Barclays Plc has ramped up the business of financing trades for investors in Asia, part of a global plan to expand its markets franchise as rivals have scaled back.
The financing business’ share of overall Asian market revenue almost doubled from a year ago and is now close to matching the overall 32% contribution the business has globally, according to people familiar with the matter.
The region’s global markets revenue, which includes intermediation business, has doubled since 2019 after increasing the headcount in sales and trading by 20% as of December last year, one of the people said. The people asked not to be identified because the firm doesn’t break out the businesses numbers.
Barclays is tapping an increasing appetite from Asia quantitative and multi-strategy hedge funds for its prime financing business, and demand from private bank clients for cross-border structured products including derivatives linked to US stocks, according to Hossein Zaimi, the region’s head of markets, who joined the bank in May last year.
Globally, the bank is pivoting to the financing business to reduce reliance on bumpy trading revenue. In part that’s to ensure it can meet its pledge of at least a 10% return on tangible equity even during a downturn in activity. The expansion of the more predictable financing business has helped the bank deliver its best ever quarter this year in Asia, according to Zaimi.
“If you don’t achieve that return in this market at this bottom of the cycle, you don’t have the oxygen, you die, or you don’t go very fast.” said Zaimi. “Once you don’t have the right return, your shareholder will tell you either cut capital, or stop investing in tech.”
The British lender has plotted to revive its markets business in Asia since 2018, earlier carving out a role for ex-Credit Suisse Group AG banker Matt Pecot to focus on equity derivatives and prime brokerage. During a global global revamp in 2016 it closed seven Asia offices, including the cash equities business while sticking with electronic trading, prime brokerage and equity derivatives.
It reopened office in Australia in 2018 and Taiwan last year. Pecot retired in March last year and was replaced by Zaimi, the former global head of equities and global co-head of securities financing at HSBC Holdings Plc.
Still, prime brokerage has proved a risky business for some of its rivals. Several firms, including Credit Suisse, have exited the business over the past years after losses. Prime brokers largely cater to hedge funds, lending them cash and securities for trading.

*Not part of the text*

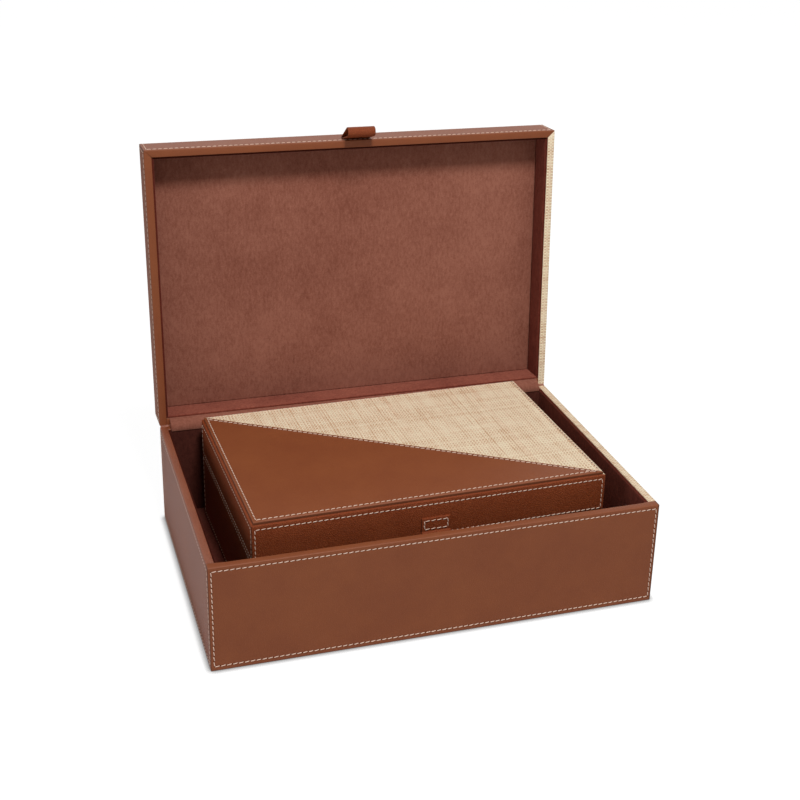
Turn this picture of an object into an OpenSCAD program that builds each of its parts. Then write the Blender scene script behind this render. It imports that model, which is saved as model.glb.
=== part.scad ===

Because hedge funds trade much more actively than mutual or pension funds, the relationships can lucrative.
The main thrust of expansion was to provide financing to global clients seeking access to Asian market, and also to facilitate Asian clients buying dollar-denominated equities, currency and fixed income products, Zaimi said.

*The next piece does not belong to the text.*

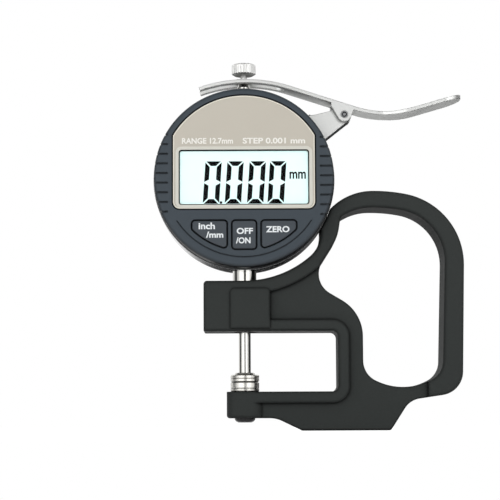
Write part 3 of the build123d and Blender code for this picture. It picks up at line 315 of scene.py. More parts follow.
class EffectGroups:
    """The node groups that all materials share.

    Each group reads the object's own coordinates and gives numbers and normals only:
    Roughness, Normal, Tone (0 to 1, about 0.5), Edge (0 on a flat, 1 on an edge) and
    Shade, the mask of painted shade (0 in the open, 1 where the colour is darkened fully).
    """

    INPUTS = (
        ("Grain", "NodeSocketFloat"),
        ("Depth", "NodeSocketFloat"),
        ("Roughness", "NodeSocketFloat"),
        ("Spread", "NodeSocketFloat"),
        ("Edge Radius", "NodeSocketFloat"),
        ("Stretch", "NodeSocketVector"),
        ("Aside", "NodeSocketFloat"),
        ("Under", "NodeSocketFloat"),
        ("Crease", "NodeSocketFloat"),
        ("Lip", "NodeSocketFloat"),
    )
    OUTPUTS = (
        ("Roughness", "NodeSocketFloat"),
        ("Normal", "NodeSocketVector"),
        ("Tone", "NodeSocketFloat"),
        ("Edge", "NodeSocketFloat"),
        ("Shade", "NodeSocketFloat"),
    )
    RAYS = 4
    HANDLING_SIZE = 14 * MM
    HANDLING_DETAIL = 3.0
    HANDLING_ROUGHNESS = 0.55
    PATTERN_TONE = 0.6
    HANDLING_TONE = 0.4
    FINE_SPREAD = 0.5
    PEBBLE_HEIGHT = 0.6
    PEBBLE_SMOOTHNESS = 0.6
    GRIT_HEIGHT = 0.5
    GRIT_RATE = 2.5
    GRAIN_ROUGHNESS = 0.6
    # Reach and strength of the painted shade in narrow corners.
    CREASE_REACH = 1.1 * MM
    CREASE_GAIN = 1.8
    EDGE_GAIN = 2.2
    CASE_HEIGHT = 67.6 * MM

    def __init__(self) -> None:
        """Start with no group built."""
        self._built: dict[Effect, bpy.types.NodeTree] = {}

    def get(self, effect: Effect) -> bpy.types.NodeTree:
        """Return the group for an effect, built the first time it is asked for.

        Args:
            effect: The surface structure.

        Returns:
            The shader node group.
        """
        if effect not in self._built:
            self._built[effect] = self._build(effect)
        return self._built[effect]

    def _build(self, effect: Effect) -> bpy.types.NodeTree:
        """Build one group.

        Args:
            effect: The surface structure.

        Returns:
            The shader node group.
        """
        tree = bpy.data.node_groups.new("surface_" + effect.value, "ShaderNodeTree")
        for name, kind in self.INPUTS:
            tree.interface.new_socket(name, in_out="INPUT", socket_type=kind)
        for name, kind in self.OUTPUTS:
            tree.interface.new_socket(name, in_out="OUTPUT", socket_type=kind)
        graph = Graph(tree)
        given = graph.add("NodeGroupInput").outputs
        place = graph.add("ShaderNodeTexCoord").outputs["Object"]
        frequency = graph.math("DIVIDE", 1.0, given["Grain"])
        pattern = self._pattern(graph, effect, place, frequency, given["Stretch"])
        handling = graph.add("ShaderNodeTexNoise", {
            "Vector": place, "Scale": 1.0 / self.HANDLING_SIZE,
            "Detail": self.HANDLING_DETAIL,
            "Roughness": self.HANDLING_ROUGHNESS}).outputs["Fac"]
        bevel = graph.add("ShaderNodeBevel", {"Radius": given["Edge Radius"]},
                          samples=self.RAYS)
        true_normal = graph.add("ShaderNodeNewGeometry").outputs["Normal"]
        facing = graph.vector_math("DOT_PRODUCT", bevel.outputs[0], true_normal)
        turned_away = graph.math("SUBTRACT", 1.0, facing.outputs["Value"])
        edge = graph.math("MULTIPLY", turned_away, self.EDGE_GAIN, clamp=True)
        bump = graph.add("ShaderNodeBump", {
            "Strength": 1.0, "Distance": given["Depth"], "Height": pattern,
            "Normal": bevel.outputs[0]})
        centred = graph.math("SUBTRACT", handling, 0.5)
        strayed = graph.math("MULTIPLY", centred, given["Spread"])
        fine = graph.math("MULTIPLY", graph.math("SUBTRACT", pattern, 0.5),
                          graph.math("MULTIPLY", given["Spread"], self.FINE_SPREAD))
        rough = graph.math("ADD", given["Roughness"], graph.math("ADD", strayed, fine),
                           clamp=True)
        tone = graph.math("ADD", graph.math("MULTIPLY", pattern, self.PATTERN_TONE),
                          graph.math("MULTIPLY", handling, self.HANDLING_TONE))
        graph.add("NodeGroupOutput", {
            "Roughness": rough, "Normal": bump.outputs[0], "Tone": tone, "Edge": edge,
            "Shade": self._shade(graph, given, bevel.outputs[0], edge)})
        return tree

    def _shade(self, graph: Graph, given: bpy.types.bpy_prop_collection,
               rounded: bpy.types.NodeSocket,
               edge: bpy.types.NodeSocket) -> bpy.types.NodeSocket:
        """Add the mask of painted shade.

        It is the sum of four shares of painted shade: how far the face turns away from the
        front and back, how far it turns down, how much of the space just above it is
        filled, and how far a rounded edge turns down.

        Args:
            graph: The group's graph.
            given: The group's inputs.
            rounded: The normal with rounded edges.
            edge: The mask of edges.

        Returns:
            The socket with the mask, from 0 to 1.
        """
        facing = graph.add("ShaderNodeTexCoord").outputs["Normal"]
        split = graph.add("ShaderNodeSeparateXYZ", {0: facing}).outputs
        frontal = graph.math("POWER", split["Y"], 2.0)
        turned = graph.math("SUBTRACT", 1.0, frontal)
        aside = graph.math("MULTIPLY", turned, given["Aside"])
        down = graph.math("MAXIMUM", graph.math("MULTIPLY", split["Z"], -1.0), 0.0)
        under = graph.math("MULTIPLY", down, given["Under"])
        # Painted shade in narrow corners, where the space above the face is filled.
        hollow = graph.add("ShaderNodeAmbientOcclusion", {"Distance": self.CREASE_REACH},
                           samples=self.RAYS).outputs["AO"]
        filled = graph.math("MULTIPLY", graph.math("SUBTRACT", 1.0, hollow),
                            self.CREASE_GAIN, clamp=True)
        crease = graph.math("MULTIPLY", filled, given["Crease"])
        # Painted dark line of shade along rounded edges that turn down.
        rim = graph.add("ShaderNodeSeparateXYZ", {0: rounded}).outputs["Z"]
        lower = graph.math("MAXIMUM", graph.math("MULTIPLY", rim, -1.0), 0.0)
        lip = graph.math("MULTIPLY", graph.math("MULTIPLY", lower, edge), given["Lip"])
        return graph.math("ADD", graph.math("ADD", aside, under),
                          graph.math("ADD", crease, lip), clamp=True)

    def _pattern(self, graph: Graph, effect: Effect, place: bpy.types.NodeSocket,
                 frequency: bpy.types.NodeSocket,
                 stretch: bpy.types.NodeSocket) -> bpy.types.NodeSocket:
        """Add the height pattern of a surface.

        A cast skin is soft pebbles with fine grit between them, a moulded one is fine
        even grit, a brushed one is grit drawn out along an axis, and a turned one is
        grit that depends only on the distance from the axis and the place along it.

        Args:
            graph: The group's graph.
            effect: The surface structure.
            place: The object coordinates.
            frequency: Grains per metre.
            stretch: How far the grains are drawn out.

        Returns:
            The socket with the height, from 0 to 1.
        """
        if effect is Effect.CAST:
            pebbles = graph.add("ShaderNodeTexVoronoi", {
                "Vector": place, "Scale": frequency, "Randomness": 1.0,
                "Smoothness": self.PEBBLE_SMOOTHNESS}, feature="SMOOTH_F1")
            finer = graph.math("MULTIPLY", frequency, self.GRIT_RATE)
            grit = graph.add("ShaderNodeTexNoise", {
                "Vector": place, "Scale": finer, "Detail": 2.0})
            return graph.math(
                "ADD",
                graph.math("MULTIPLY", pebbles.outputs["Distance"], self.PEBBLE_HEIGHT),
                graph.math("MULTIPLY", grit.outputs["Fac"], self.GRIT_HEIGHT))
        if effect in (Effect.TURNED_UPRIGHT, Effect.TURNED_ACROSS):
            upright = effect is Effect.TURNED_UPRIGHT
            centre = (0.0, 0.0, 0.0) if upright else (0.0, 0.0, self.CASE_HEIGHT)
            from_axis = graph.vector_math("SUBTRACT", place, centre).outputs[0]
            split = graph.add("ShaderNodeSeparateXYZ", {0: from_axis}).outputs
            across = (1.0, 1.0, 0.0) if upright else (1.0, 0.0, 1.0)
            flat = graph.vector_math("MULTIPLY", from_axis, across).outputs[0]
            reach = graph.vector_math("LENGTH", flat, (0.0, 0.0, 0.0)).outputs["Value"]
            along = split["Z"] if upright else split["Y"]
            rings = graph.add("ShaderNodeCombineXYZ", {0: reach, 1: along}).outputs[0]
            return graph.add("ShaderNodeTexNoise", {
                "Vector": rings, "Scale": frequency, "Detail": 2.0,
                "Roughness": self.GRAIN_ROUGHNESS}).outputs["Fac"]
        drawn = graph.vector_math("MULTIPLY", place, stretch).outputs[0]
        return graph.add("ShaderNodeTexNoise", {
            "Vector": drawn, "Scale": frequency, "Detail": 3.0,
            "Roughness": self.GRAIN_ROUGHNESS}).outputs["Fac"]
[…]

The main thrust of expansion was to provide financing to global clients seeking access to Asian market, and also to facilitate Asian clients buying global currency and fixed income products denominated in US dollars, Zaimi said. Apart from offering equity and fixed income financing to prime clients, the bank has bolstered offerings in corporate derivatives and macro products such as bond forward contracts.

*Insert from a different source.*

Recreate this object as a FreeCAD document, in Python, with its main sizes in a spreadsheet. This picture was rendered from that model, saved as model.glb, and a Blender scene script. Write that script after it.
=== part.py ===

Last year, it hired close to a dozen people in Asia to grow its special situations structured credit and private lending business as defaults in China increased. The segment’s expansion has helped Asia align with parts of the bank around the world, where financing has already been at about a third of overall markets revenue, Zaimi said.
The shift comes as global banks reported decline in trading revenue amid a drop in volatility. The VIX, a measure of the cost of S&P 500 options, earlier this month fell to the lowest in more than three years.
While focused on its financing buildout, the bank is seeking to close the gap with its Wall Street rivals in intermediation, Zaimi said. The bank is deploying capital to build its foreign exchange electronic trading platform, expand equity derivatives operation and emerging market macro trading capabilities.
It recently hired five traders in Singapore and promoted senior female talent including Yun Zhang, Angela Liu and Shella Wang.
Globally, the company has taken advantage of market dislocations and has scooped up a trio of traders — Dan Brand, Brandon Porter and Ilya Feldman — from Credit Suisse for high yield and securitized products trading last year. The return of tangible equity of its corporate and investment banking business reached 15.2% in the first quarter.
“We’re investing when people are scared,” Zaimi said.